• DATA:
◇ ◇ ◇

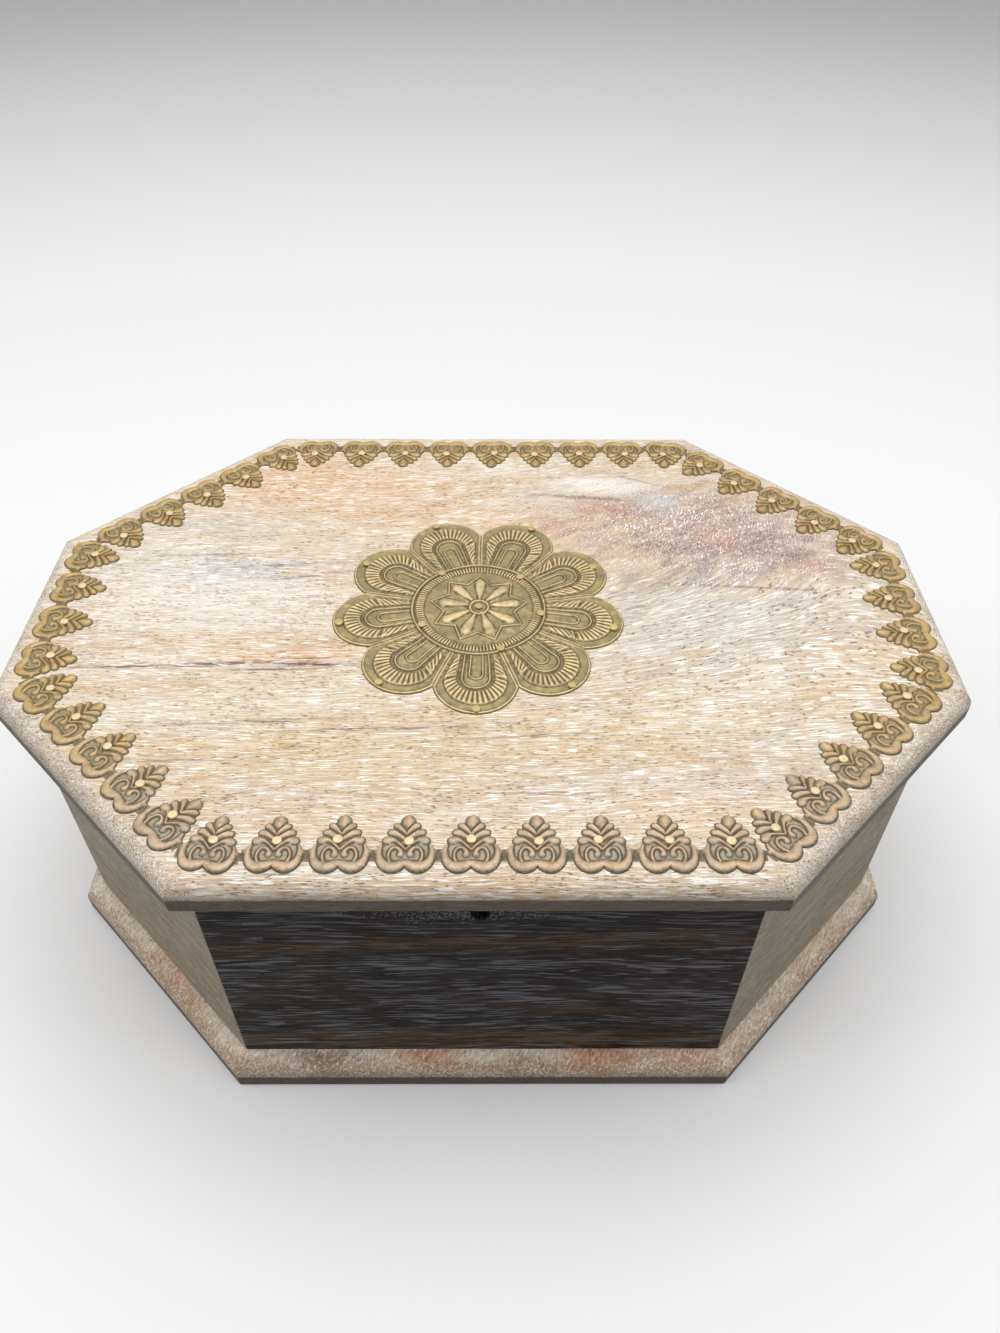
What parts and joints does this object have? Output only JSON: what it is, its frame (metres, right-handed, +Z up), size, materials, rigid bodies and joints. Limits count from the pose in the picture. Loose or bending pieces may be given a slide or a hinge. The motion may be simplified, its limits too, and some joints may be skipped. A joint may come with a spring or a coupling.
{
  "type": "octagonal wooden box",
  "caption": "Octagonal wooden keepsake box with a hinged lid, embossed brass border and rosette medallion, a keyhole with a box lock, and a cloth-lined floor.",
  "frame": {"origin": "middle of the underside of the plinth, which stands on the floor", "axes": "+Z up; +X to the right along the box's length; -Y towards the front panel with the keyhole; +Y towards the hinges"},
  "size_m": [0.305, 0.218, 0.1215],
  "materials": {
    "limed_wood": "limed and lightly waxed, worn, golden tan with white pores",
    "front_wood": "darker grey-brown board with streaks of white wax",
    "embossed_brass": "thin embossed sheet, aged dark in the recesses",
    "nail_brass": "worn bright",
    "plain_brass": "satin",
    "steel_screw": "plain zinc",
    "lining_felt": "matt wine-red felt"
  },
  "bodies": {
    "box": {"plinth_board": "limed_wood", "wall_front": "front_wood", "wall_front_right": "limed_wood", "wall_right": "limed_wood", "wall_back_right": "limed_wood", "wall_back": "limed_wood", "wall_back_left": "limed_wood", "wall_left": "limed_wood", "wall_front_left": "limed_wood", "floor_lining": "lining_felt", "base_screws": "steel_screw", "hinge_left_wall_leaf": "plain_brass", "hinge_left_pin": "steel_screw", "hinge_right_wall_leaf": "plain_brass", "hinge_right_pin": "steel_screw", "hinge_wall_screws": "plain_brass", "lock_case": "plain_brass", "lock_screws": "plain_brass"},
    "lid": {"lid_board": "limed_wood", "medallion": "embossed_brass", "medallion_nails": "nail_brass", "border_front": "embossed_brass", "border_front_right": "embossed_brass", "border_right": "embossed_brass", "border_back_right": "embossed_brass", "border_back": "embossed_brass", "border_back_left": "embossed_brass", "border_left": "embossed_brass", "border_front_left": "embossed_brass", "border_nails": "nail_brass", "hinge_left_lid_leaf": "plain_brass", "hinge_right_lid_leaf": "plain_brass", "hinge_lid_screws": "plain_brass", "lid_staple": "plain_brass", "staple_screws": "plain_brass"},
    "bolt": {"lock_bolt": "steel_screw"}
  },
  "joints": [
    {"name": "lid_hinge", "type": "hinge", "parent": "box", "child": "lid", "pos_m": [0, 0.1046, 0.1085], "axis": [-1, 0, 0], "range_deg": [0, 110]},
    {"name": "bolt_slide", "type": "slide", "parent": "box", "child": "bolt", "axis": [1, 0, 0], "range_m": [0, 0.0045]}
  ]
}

◇ ◇ ◇

• SHORT PROBLEM: Find each line with the string "bodies" and copy it out.

• WRITTEN SOLUTION:
What parts and joints does this object have? Output only JSON: what it is, its frame (metres, right-handed, +Z up), size, materials, rigid bodies and joints. Limits count from the pose in the picture. Loose or bending pieces may be given a slide or a hinge. The motion may be simplified, its limits too, and some joints may be skipped. A joint may come with a spring or a coupling.
  "bodies": {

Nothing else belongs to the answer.